Doch reicht uns das schon aus, um zu sagen, das Leben sei lebenswert? Einsam und verlassen, scheinen wir nicht zu sein, aber ist dieses Wissen genug, um eigene Werte zu schaffen? Das Problem ist, dass uns ohne feste Werte alles egal sein kann und es auch ist. Es müsste etwas geben, was dafür sorgt, dass nicht alles gleichgültig ist und tatsächlich gibt es in unserem Leben Situationen, in denen wir diese Gleichgültigkeit übersteigen. Denken wir nur an die Bauern und ihre niedrigen Milchpreise. Keiner von ihnen verdient angemessen, also gehen sie auf die Straße und demonstrieren, empören sich. Und genau das ist es. Sie revoltieren gegen etwas, was alle um sie herum plagt. Die Empörung gilt nicht ihrem alleinigen Leid, nein, dies ist eine Auflehnung, die das Leben jedes Bauern verbessern könnte, eine, die über das Individuum hinaus geht. Und diese Bauern sind bereit, alles dafür zu opfern. Die Empörung umfasst somit mehrere Aspekte eines lebenswerten Lebens. Zunächst ist sie, wie schon die conditio humana, die Lösung, die Einsamkeit zu überwinden. Wir stehen mit unserer Klage nicht allein da und können uns auch hier mit anderen identifizieren. Diese Bauern bejahen etwas, und zwar alle das Gleiche: das Erreichen eines höheren Lohns für alle Bauern.
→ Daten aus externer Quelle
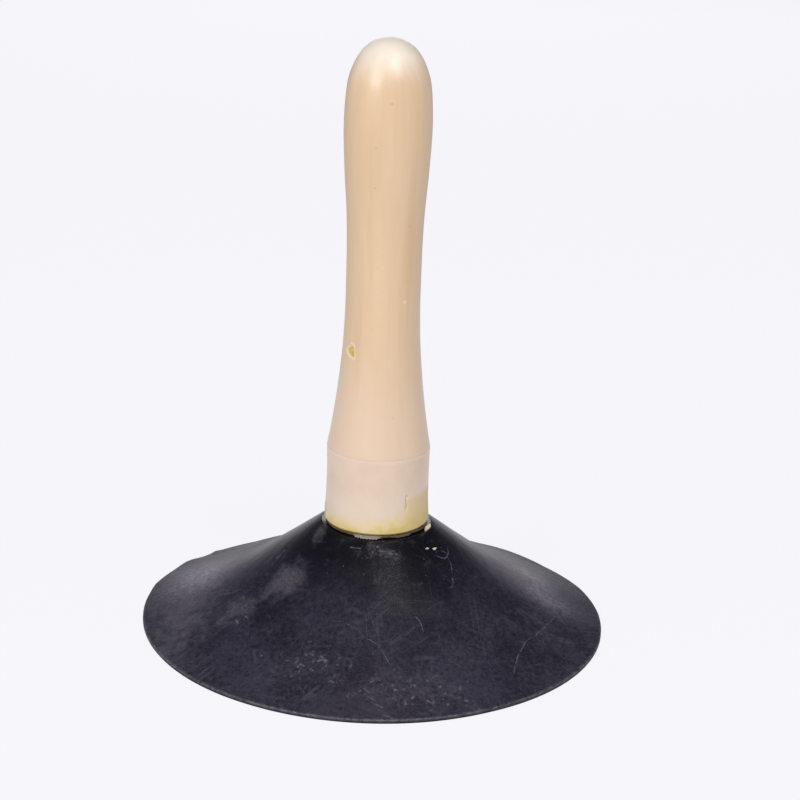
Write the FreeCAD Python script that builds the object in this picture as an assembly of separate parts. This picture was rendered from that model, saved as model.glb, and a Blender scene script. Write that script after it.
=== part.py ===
"""A small sink plunger: a turned wooden handle in a thin collar, screwed down on a wide rubber cup.

Millimetres, +Z up. The origin is the centre of the cup's rim, on the surface that the rim rests on.
Every sub-part is one solid of revolution about Z, cut where a fastener passes, in a file of its own.
An outline is a list of (radius, height) points in the XZ plane.
"""
import math
import os

import FreeCAD
import Part

# Rubber cup
RIM_RADIUS = 80.0
RIM_EDGE = 1.3  # height of the rim's outer edge
RIM_FLAT = 3.5  # width of the flat ring that seals against the sink
CROWN_HEIGHT = 36.5  # top of the crown, round the handle's foot
CROWN_RADIUS = 18.5
CROWN_UNDERSIDE = 30.5
SEAT_RADIUS = 16.5  # raised disc that the handle stands on
SEAT_HEIGHT = 38.7
SPIGOT_RADIUS = 10.0  # rubber plug that centres the cup in the handle
SPIGOT_LENGTH = 12.0

# Handle
SHOULDER_HEIGHT = 64.5  # where the handle steps in to take the collar
SHOULDER_RADIUS = 17.6
TENON_RADIUS = 16.6
WAIST_RADIUS = 12.55
WAIST_BOTTOM = 112.0
WAIST_TOP = 136.0
BULB_RADIUS = 14.45  # the thickest part of the grip
BULB_HEIGHT = 174.0
TOTAL_HEIGHT = 202.8
SPIGOT_BORE_RADIUS = 10.3
SPIGOT_BORE_DEPTH = 15.0
PILOT_RADIUS = 2.1
PILOT_TOP = 80.0

# Collar
COLLAR_INNER_RADIUS = 16.7
COLLAR_TOP_RADIUS = 17.5
COLLAR_FOOT_RADIUS = 18.05
COLLAR_TOP_CHAMFER = 0.4
COLLAR_FOOT_ROUND = 0.9

# Contact cement squeezed out between the collar and the crown
BEAD_INNER_RADIUS = 16.7
BEAD_OUTER_RADIUS = 18.3
BEAD_TOP = 38.6
BEAD_GAP = 0.1  # clear of the crown under it

# Clamp washer and screw
WASHER_RADIUS = 16.0
WASHER_THICKNESS = 1.5
WASHER_EDGE = 0.3  # chamfer
CLEARANCE_RADIUS = 2.8  # screw hole in the rubber and in the washer
SCREW_LENGTH = 48.0  # under the head
SHANK_RADIUS = 2.5
CORE_RADIUS = 1.8
HEAD_RADIUS = 5.0
HEAD_HEIGHT = 3.2
HEAD_EDGE = 1.4  # height of the head's straight side
TIP_LENGTH = 5.0
THREAD_PITCH = 1.8
RECESS_LENGTH = 5.4
RECESS_WIDTH = 1.1
RECESS_DEPTH = 1.9

UP = FreeCAD.Vector(0, 0, 1)
LEVEL = FreeCAD.Vector(1, 0, 0)


def at(radius, height):
    return FreeCAD.Vector(radius, 0, height)


def straight(points):
    """Edges from each (radius, height) point to the next."""
    places = [at(*p) for p in points]
    return [Part.makeLine(a, b) for a, b in zip(places, places[1:])]


def arc(start, middle, end):
    return Part.Arc(at(*start), at(*middle), at(*end)).toShape()


def quarter_round(start, corner, end):
    """A quarter circle from start to end that cuts off the corner between them."""
    centre = (start[0] + end[0] - corner[0], start[1] + end[1] - corner[1])
    reach = math.dist(start, centre)
    towards = (corner[0] - centre[0], corner[1] - centre[1])
    scale = reach / math.hypot(*towards)
    middle = (centre[0] + towards[0] * scale, centre[1] + towards[1] * scale)
    return arc(start, middle, end)


def smooth(points, first_direction=None, last_direction=None):
    """One smooth curve through the points, with a given direction at one end or at both."""
    curve = Part.BSplineCurve()
    places = [at(*p) for p in points]
    if first_direction and last_direction:
        curve.interpolate(Points=places, InitialTangent=first_direction, FinalTangent=last_direction)
    else:
        curve.interpolate(Points=places)
    return curve.toShape()


def turned(edges):
    """The solid that the closed outline makes when it turns about the Z axis."""
    face = Part.Face(Part.Wire(Part.__sortEdges__(edges)))
    return face.revolve(FreeCAD.Vector(0, 0, 0), UP, 360)


def cylinder(radius, bottom, top):
    return Part.makeCylinder(radius, top - bottom, FreeCAD.Vector(0, 0, bottom))


def rubber_cup():
    rim_top = (RIM_RADIUS, RIM_EDGE)
    rim_bottom = (RIM_RADIUS, 0)
    rim_inside = (RIM_RADIUS - RIM_FLAT, 0)
    spigot_top = SEAT_HEIGHT + SPIGOT_LENGTH
    outside = [
        (CROWN_RADIUS, CROWN_HEIGHT),
        (24, 32.8),
        (34, 25.1),
        (46, 16.5),
        (60, 8.9),
        (72, 3.9),
        rim_top,
    ]
    inside = [
        rim_inside,
        (72, 1.5),
        (60, 5.7),
        (46, 12.5),
        (34, 20.5),
        (25, 27.2),
        (WASHER_RADIUS + 1, CROWN_UNDERSIDE),
    ]
    flank_end = FreeCAD.Vector(8, 0, -2.6)
    inside_start = FreeCAD.Vector(-8, 0, 2.4)
    edges = straight(
        [
            (0, spigot_top),
            (SPIGOT_RADIUS - 1, spigot_top),
            (SPIGOT_RADIUS, spigot_top - 1),
            (SPIGOT_RADIUS, SEAT_HEIGHT),
            (SEAT_RADIUS, SEAT_HEIGHT),
            (SEAT_RADIUS, CROWN_HEIGHT),
            (CROWN_RADIUS, CROWN_HEIGHT),
        ]
    )
    edges.append(smooth(outside, LEVEL * 4, flank_end))
    edges += straight([rim_top, rim_bottom, rim_inside])
    edges.append(smooth(inside, inside_start, LEVEL * -6))
    edges += straight([inside[-1], (0, CROWN_UNDERSIDE), (0, spigot_top)])
    return turned(edges).cut(cylinder(CLEARANCE_RADIUS, 0, TOTAL_HEIGHT))


def handle():
    flare = [
        (SHOULDER_RADIUS, SHOULDER_HEIGHT),
        (16.3, 72),
        (14.65, 84),
        (13.2, 98.5),
        (WAIST_RADIUS, WAIST_BOTTOM),
    ]
    grip = [
        (WAIST_RADIUS, WAIST_TOP),
        (12.95, 147),
        (13.85, 159.5),
        (BULB_RADIUS, BULB_HEIGHT),
        (13.85, 186),
        (12.4, 192.5),
        (9.3, 198.4),
        (5.0, 201.8),
        (0, TOTAL_HEIGHT),
    ]
    edges = straight(
        [
            (0, SEAT_HEIGHT),
            (TENON_RADIUS - 0.5, SEAT_HEIGHT),
            (TENON_RADIUS, SEAT_HEIGHT + 0.5),
            (TENON_RADIUS, SHOULDER_HEIGHT),
            (SHOULDER_RADIUS, SHOULDER_HEIGHT),
        ]
    )
    edges.append(smooth(flare, FreeCAD.Vector(-2, 0, 9), UP * 9))
    edges += straight([flare[-1], grip[0]])
    edges.append(smooth(grip, UP * 10, LEVEL * -5))
    edges += straight([(0, TOTAL_HEIGHT), (0, SEAT_HEIGHT)])
    bore_top = SEAT_HEIGHT + SPIGOT_BORE_DEPTH
    solid = turned(edges)
    solid = solid.cut(cylinder(SPIGOT_BORE_RADIUS, SEAT_HEIGHT, bore_top))
    return solid.cut(cylinder(PILOT_RADIUS, bore_top, PILOT_TOP))


def collar():
    top = SHOULDER_HEIGHT
    foot = SEAT_HEIGHT
    side_top = (COLLAR_TOP_RADIUS, top - COLLAR_TOP_CHAMFER)
    side_foot = (COLLAR_FOOT_RADIUS, foot + COLLAR_FOOT_ROUND)
    foot_edge = (COLLAR_FOOT_RADIUS - COLLAR_FOOT_ROUND, foot)
    # the side is a little hollow above its foot
    side_middle = (COLLAR_TOP_RADIUS + 0.05, (top + foot) / 2 + 2)
    edges = [
        *straight([(COLLAR_INNER_RADIUS, top), (COLLAR_TOP_RADIUS - COLLAR_TOP_CHAMFER, top), side_top]),
        smooth([side_top, side_middle, side_foot]),
        quarter_round(side_foot, (COLLAR_FOOT_RADIUS, foot), foot_edge),
        *straight([foot_edge, (COLLAR_INNER_RADIUS, foot), (COLLAR_INNER_RADIUS, top)]),
    ]
    return turned(edges)


def cement_bead():
    bottom = CROWN_HEIGHT + BEAD_GAP
    inner_bottom = (BEAD_INNER_RADIUS, bottom)
    outer_bottom = (BEAD_OUTER_RADIUS, bottom)
    inner_top = (BEAD_INNER_RADIUS, BEAD_TOP)
    bulge = (BEAD_OUTER_RADIUS - 0.35, BEAD_TOP - 0.65)
    return turned([*straight([inner_top, inner_bottom, outer_bottom]), arc(outer_bottom, bulge, inner_top)])


def clamp_washer():
    top = CROWN_UNDERSIDE
    bottom = top - WASHER_THICKNESS
    edges = straight(
        [
            (CLEARANCE_RADIUS, bottom),
            (WASHER_RADIUS - WASHER_EDGE, bottom),
            (WASHER_RADIUS, bottom + WASHER_EDGE),
            (WASHER_RADIUS, top),
            (CLEARANCE_RADIUS, top),
            (CLEARANCE_RADIUS, bottom),
        ]
    )
    return turned(edges)


def thread_outline(bottom, top):
    """Points down one side of the thread, from top to bottom: a sharp crest in each pitch."""
    points = []
    crests = int((top - bottom) / THREAD_PITCH)
    for n in range(crests):
        root = top - n * THREAD_PITCH
        points += [(CORE_RADIUS, root), (SHANK_RADIUS, root - THREAD_PITCH / 2)]
    return points + [(CORE_RADIUS, top - crests * THREAD_PITCH)]


def screw():
    head_top = CROWN_UNDERSIDE - WASHER_THICKNESS
    head_bottom = head_top - HEAD_HEIGHT
    tip = head_top + SCREW_LENGTH
    thread_bottom = SEAT_HEIGHT + SPIGOT_BORE_DEPTH + 0.5
    thread = thread_outline(thread_bottom, tip - TIP_LENGTH)
    head_side = (HEAD_RADIUS, head_top - HEAD_EDGE)
    dome_middle = (HEAD_RADIUS * 0.66, head_bottom + 0.45)
    edges = straight([(0, tip), *thread, (SHANK_RADIUS, thread[-1][1] - 1), (SHANK_RADIUS, head_top)])
    edges += straight([(SHANK_RADIUS, head_top), (HEAD_RADIUS, head_top), head_side])
    edges.append(arc(head_side, dome_middle, (0, head_bottom)))
    edges += straight([(0, head_bottom), (0, tip)])
    solid = turned(edges)
    for along, across in ((RECESS_LENGTH, RECESS_WIDTH), (RECESS_WIDTH, RECESS_LENGTH)):
        corner = FreeCAD.Vector(-along / 2, -across / 2, head_bottom - 1)
        solid = solid.cut(Part.makeBox(along, across, RECESS_DEPTH + 1, corner))
    return solid


def main():
    os.makedirs("parts", exist_ok=True)
    for make in (rubber_cup, handle, collar, cement_bead, clamp_washer, screw):
        shape = make()
        solids = shape.Solids
        if not shape.isValid() or len(solids) != 1:
            raise RuntimeError(f"{make.__name__} isn't one valid solid")
        box = shape.BoundBox
        print(f"{make.__name__}: {shape.Volume / 1000:.2f} cm3, z {box.ZMin:.1f} to {box.ZMax:.1f}")
        solids[0].exportStep(f"parts/{make.__name__}.step")


main()
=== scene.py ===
# %% [markdown]
# # A sink plunger, turned and moulded
#
# The real thing is a wooden handle, turned on a lathe and dipped in cream lacquer, a thin pale
# collar round its foot, and a wide cup of moulded black rubber. One screw and one washer,
# inside the cup, hold them together, and some contact cement has squeezed out under the collar.
#
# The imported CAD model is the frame: every size below comes from it, so each piece made here
# lies where the solid that it stands for lies.

# %% Load the frame
import math

import bmesh
import bpy
import numpy as np
from mathutils import Matrix, Vector


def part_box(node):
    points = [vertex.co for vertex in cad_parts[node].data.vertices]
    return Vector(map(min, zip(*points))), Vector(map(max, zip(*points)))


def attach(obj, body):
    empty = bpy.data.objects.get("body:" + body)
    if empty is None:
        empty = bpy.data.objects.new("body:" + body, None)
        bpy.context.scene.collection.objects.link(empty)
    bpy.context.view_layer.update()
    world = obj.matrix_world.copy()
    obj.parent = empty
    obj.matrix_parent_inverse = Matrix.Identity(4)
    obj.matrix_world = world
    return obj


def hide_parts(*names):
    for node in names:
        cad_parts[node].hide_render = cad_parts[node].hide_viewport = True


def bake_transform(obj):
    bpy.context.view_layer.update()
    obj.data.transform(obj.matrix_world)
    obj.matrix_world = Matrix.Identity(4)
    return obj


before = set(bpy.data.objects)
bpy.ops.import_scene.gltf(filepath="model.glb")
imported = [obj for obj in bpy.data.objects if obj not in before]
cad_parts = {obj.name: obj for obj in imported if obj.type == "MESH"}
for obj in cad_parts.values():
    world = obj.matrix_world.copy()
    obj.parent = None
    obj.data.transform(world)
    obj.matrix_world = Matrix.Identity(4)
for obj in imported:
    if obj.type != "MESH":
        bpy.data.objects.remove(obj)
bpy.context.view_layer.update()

MM = 0.001

# %% [markdown]
# ## Sizes from the frame
#
# A turned piece is known by its radius and its two ends, so a node's box says all that is
# needed. The heights are kept in millimetres, because the outlines further down are in them too.


# %% Read radius and ends of each turned node
def turned_size(node):
    """(radius, bottom, top) of a node turned about Z, in millimetres."""
    low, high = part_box(node)
    return (high.x - low.x) / 2 / MM, low.z / MM, high.z / MM


RIM, _, SPIGOT_TOP = turned_size("rubber_cup")
_, FOOT, TOP = turned_size("handle")
_, _, SHOULDER = turned_size("collar")
WASHER, WASHER_BOTTOM, CROWN_UNDERSIDE = turned_size("clamp_washer")
HEAD, HEAD_BOTTOM, SCREW_TIP = turned_size("screw")
SEAT_HEIGHT = 2.2  # how far the raised seat that the foot stands on comes up from the crown
CROWN = FOOT - SEAT_HEIGHT
print(f"rim {RIM:.1f}, foot {FOOT:.1f}, shoulder {SHOULDER:.1f}, top {TOP:.1f}")

# %% [markdown]
# ## Helpers for node trees
#
# Materials, shader groups and Geometry Nodes trees are all made of nodes. `put` adds one node,
# sets its options and fills its inputs, each with a value or with another node's output.
# With it, a tree reads from top to bottom like a list of steps.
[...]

Und hier finden wir die Werte. Wir setzen uns für andere ein, sind bereit, dafür Leid zu ertragen und übersteigen somit unseren eigenen Nutzen. Diese Wertschaffung ist in jeder Lebenssituation möglich. Sobald wir etwas Ungerechtes in der Welt sehen, was uns nicht zwingend betrifft, empören wir uns. Der Obdachlose, dem seine letzte Münze geklaut wird, die dunkelhäutige Frau, die genauso viel Ansehen verdient hat wie wir, in der überfüllten Bahn allerdings alleine in einer Zweierreihe sitzt, oder sogar das Mädchen aus den Nachrichten, das von ihrem eigenen Vater misshandelt worden ist. Wir haben Mitgefühl und erschaffen somit die scheinbar fehlenden Werte.
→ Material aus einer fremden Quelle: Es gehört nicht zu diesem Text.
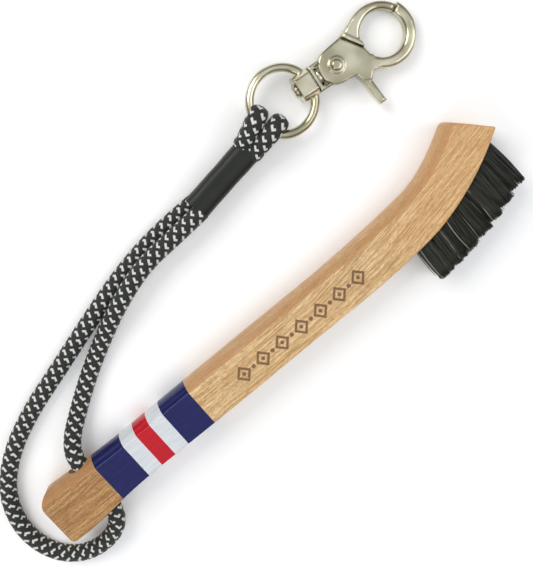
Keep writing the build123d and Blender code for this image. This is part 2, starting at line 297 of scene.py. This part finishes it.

Vielleicht sind wir also unglücklich, doch sind wir weder verlassen noch einsam, Werte schaffen wir jeden Tag, absurd ist unser Leben also in keiner Hinsicht. Zumindest im Existentialismus ist es somit nicht vorrangig das Glück, das bei der Frage nach dem Sinn des Lebens eine Rolle spielt. Das Leben hat einen Sinn, da wir es ihm geben.